• _Set exercise_
Below is the data. Give it again, complete and exact.

--- start ---

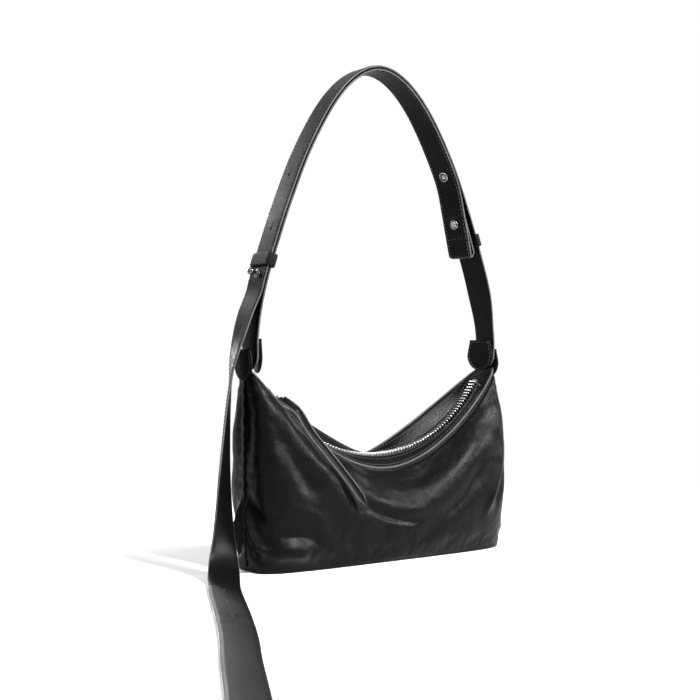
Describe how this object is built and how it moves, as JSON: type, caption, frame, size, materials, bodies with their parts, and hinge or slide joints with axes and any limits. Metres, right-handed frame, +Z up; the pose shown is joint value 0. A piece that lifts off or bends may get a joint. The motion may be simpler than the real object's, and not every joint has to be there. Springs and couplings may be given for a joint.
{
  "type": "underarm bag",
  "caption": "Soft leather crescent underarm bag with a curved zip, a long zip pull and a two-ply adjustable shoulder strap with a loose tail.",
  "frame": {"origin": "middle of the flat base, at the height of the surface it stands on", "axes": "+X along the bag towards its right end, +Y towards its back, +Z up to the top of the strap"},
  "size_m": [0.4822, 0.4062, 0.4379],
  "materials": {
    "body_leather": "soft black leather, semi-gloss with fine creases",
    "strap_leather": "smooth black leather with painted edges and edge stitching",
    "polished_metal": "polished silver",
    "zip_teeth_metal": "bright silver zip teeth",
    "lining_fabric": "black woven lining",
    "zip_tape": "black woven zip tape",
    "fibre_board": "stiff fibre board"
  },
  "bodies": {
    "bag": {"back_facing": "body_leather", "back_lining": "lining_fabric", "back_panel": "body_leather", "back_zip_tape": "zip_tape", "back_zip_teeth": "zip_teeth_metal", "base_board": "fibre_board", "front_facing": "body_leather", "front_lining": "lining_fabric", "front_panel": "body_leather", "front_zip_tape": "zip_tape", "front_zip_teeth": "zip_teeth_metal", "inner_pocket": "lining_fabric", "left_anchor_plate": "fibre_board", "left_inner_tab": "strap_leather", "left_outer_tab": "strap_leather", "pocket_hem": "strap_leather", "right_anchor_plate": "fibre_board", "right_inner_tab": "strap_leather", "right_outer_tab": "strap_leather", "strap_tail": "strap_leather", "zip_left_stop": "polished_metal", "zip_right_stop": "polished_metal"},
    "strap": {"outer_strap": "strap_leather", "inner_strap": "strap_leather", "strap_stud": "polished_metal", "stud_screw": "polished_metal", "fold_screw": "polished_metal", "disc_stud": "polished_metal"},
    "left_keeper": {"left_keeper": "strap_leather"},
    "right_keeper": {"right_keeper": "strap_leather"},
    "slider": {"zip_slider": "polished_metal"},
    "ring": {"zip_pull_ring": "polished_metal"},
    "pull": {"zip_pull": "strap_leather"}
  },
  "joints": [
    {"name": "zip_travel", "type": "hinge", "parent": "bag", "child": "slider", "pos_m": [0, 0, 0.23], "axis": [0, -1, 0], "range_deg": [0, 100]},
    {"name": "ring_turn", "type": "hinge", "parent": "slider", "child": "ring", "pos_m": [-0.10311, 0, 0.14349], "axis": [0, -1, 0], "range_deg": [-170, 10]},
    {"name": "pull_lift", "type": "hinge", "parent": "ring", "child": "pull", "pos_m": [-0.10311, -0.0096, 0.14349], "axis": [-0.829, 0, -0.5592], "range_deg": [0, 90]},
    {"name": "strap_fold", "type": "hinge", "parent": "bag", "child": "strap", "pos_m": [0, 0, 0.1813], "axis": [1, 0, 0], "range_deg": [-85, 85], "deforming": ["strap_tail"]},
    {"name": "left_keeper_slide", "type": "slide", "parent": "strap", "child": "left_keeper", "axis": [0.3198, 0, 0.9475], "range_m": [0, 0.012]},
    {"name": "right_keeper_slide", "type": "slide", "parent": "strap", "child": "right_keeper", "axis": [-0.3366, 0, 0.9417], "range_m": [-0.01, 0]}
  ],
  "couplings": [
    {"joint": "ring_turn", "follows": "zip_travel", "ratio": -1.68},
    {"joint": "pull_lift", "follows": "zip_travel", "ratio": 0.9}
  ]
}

--- end ---

• _Complete output_
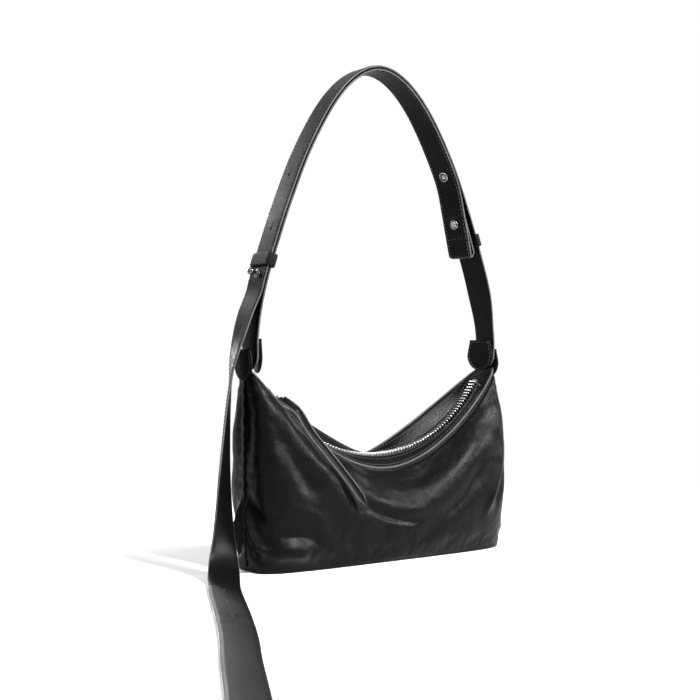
Describe how this object is built and how it moves, as JSON: type, caption, frame, size, materials, bodies with their parts, and hinge or slide joints with axes and any limits. Metres, right-handed frame, +Z up; the pose shown is joint value 0. A piece that lifts off or bends may get a joint. The motion may be simpler than the real object's, and not every joint has to be there. Springs and couplings may be given for a joint.
{
  "type": "underarm bag",
  "caption": "Soft leather crescent underarm bag with a curved zip, a long zip pull and a two-ply adjustable shoulder strap with a loose tail.",
  "frame": {"origin": "middle of the flat base, at the height of the surface it stands on", "axes": "+X along the bag towards its right end, +Y towards its back, +Z up to the top of the strap"},
  "size_m": [0.4822, 0.4062, 0.4379],
  "materials": {
    "body_leather": "soft black leather, semi-gloss with fine creases",
    "strap_leather": "smooth black leather with painted edges and edge stitching",
    "polished_metal": "polished silver",
    "zip_teeth_metal": "bright silver zip teeth",
    "lining_fabric": "black woven lining",
    "zip_tape": "black woven zip tape",
    "fibre_board": "stiff fibre board"
  },
  "bodies": {
    "bag": {"back_facing": "body_leather", "back_lining": "lining_fabric", "back_panel": "body_leather", "back_zip_tape": "zip_tape", "back_zip_teeth": "zip_teeth_metal", "base_board": "fibre_board", "front_facing": "body_leather", "front_lining": "lining_fabric", "front_panel": "body_leather", "front_zip_tape": "zip_tape", "front_zip_teeth": "zip_teeth_metal", "inner_pocket": "lining_fabric", "left_anchor_plate": "fibre_board", "left_inner_tab": "strap_leather", "left_outer_tab": "strap_leather", "pocket_hem": "strap_leather", "right_anchor_plate": "fibre_board", "right_inner_tab": "strap_leather", "right_outer_tab": "strap_leather", "strap_tail": "strap_leather", "zip_left_stop": "polished_metal", "zip_right_stop": "polished_metal"},
    "strap": {"outer_strap": "strap_leather", "inner_strap": "strap_leather", "strap_stud": "polished_metal", "stud_screw": "polished_metal", "fold_screw": "polished_metal", "disc_stud": "polished_metal"},
    "left_keeper": {"left_keeper": "strap_leather"},
    "right_keeper": {"right_keeper": "strap_leather"},
    "slider": {"zip_slider": "polished_metal"},
    "ring": {"zip_pull_ring": "polished_metal"},
    "pull": {"zip_pull": "strap_leather"}
  },
  "joints": [
    {"name": "zip_travel", "type": "hinge", "parent": "bag", "child": "slider", "pos_m": [0, 0, 0.23], "axis": [0, -1, 0], "range_deg": [0, 100]},
    {"name": "ring_turn", "type": "hinge", "parent": "slider", "child": "ring", "pos_m": [-0.10311, 0, 0.14349], "axis": [0, -1, 0], "range_deg": [-170, 10]},
    {"name": "pull_lift", "type": "hinge", "parent": "ring", "child": "pull", "pos_m": [-0.10311, -0.0096, 0.14349], "axis": [-0.829, 0, -0.5592], "range_deg": [0, 90]},
    {"name": "strap_fold", "type": "hinge", "parent": "bag", "child": "strap", "pos_m": [0, 0, 0.1813], "axis": [1, 0, 0], "range_deg": [-85, 85], "deforming": ["strap_tail"]},
    {"name": "left_keeper_slide", "type": "slide", "parent": "strap", "child": "left_keeper", "axis": [0.3198, 0, 0.9475], "range_m": [0, 0.012]},
    {"name": "right_keeper_slide", "type": "slide", "parent": "strap", "child": "right_keeper", "axis": [-0.3366, 0, 0.9417], "range_m": [-0.01, 0]}
  ],
  "couplings": [
    {"joint": "ring_turn", "follows": "zip_travel", "ratio": -1.68},
    {"joint": "pull_lift", "follows": "zip_travel", "ratio": 0.9}
  ]
}